Everything the blues touched turned to gold to the extent that they led by 2-6 to no-score by half-time and were inexorably on their way to a semi-final meeting with Tyrone, conquerors of Monaghan on the same evening.
Encouraged to cite other epochal periods of Cavan-at-their-best in 2011, the Gowna man says the team's second half performance against Armagh in the Ulster decider (on the back of a 2-13 to 2-10 win over Tyrone in the penultimate round) also showcased some of the players' best attributes as players of promise.
"Holding one of the favourites for the all-Ireland scoreless in the second half was a brillant achievement and gave the lads a lot of confidence in advance of the Ulster final.

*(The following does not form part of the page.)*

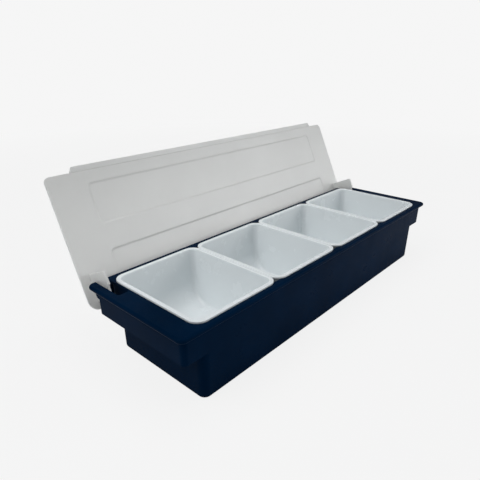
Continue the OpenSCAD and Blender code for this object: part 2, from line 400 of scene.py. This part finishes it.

"Winning the Ulster final was great and the lads can rightly take a lot of pride in ending that 37 year gap but you could sense that they wanted to drive on from there and climb another couple of steps.
"Unfortunately, I don't think we hit the high notes consistently enough though in any of the games and, on too many occasions, basic handling errors let us down. Fair play to Galway, they took full advantage of those errors."
The naysayers and doomsday merchants who colour the GAA landscape in Cavan had a field day after the defeat to Galway.
To his credit, Donohoe gives them leverage that they were wont not to afford him and his think tank colleagues.
"There were critics on hand before we even got the trials underway last winter but they have them in Kerry too.
"I think in Cavan we have gotten into a habit of giving out rather than helping people along with a clap on the back.
"I know everyone wasn't on our side and maybe that's partly because of the county experiencing so many false dawns before at underage level.

"But I have no problem with the critics. They're entitled to their say.
"Our task is to keep the conveyor belt of talent going and if we can unearth and nurture the talents of two or three players every year from minor level and help them go on and make a definite contribution to the senior county team, then we'll have done something worthwhile, irrespective of what silverware that may or may not come our way."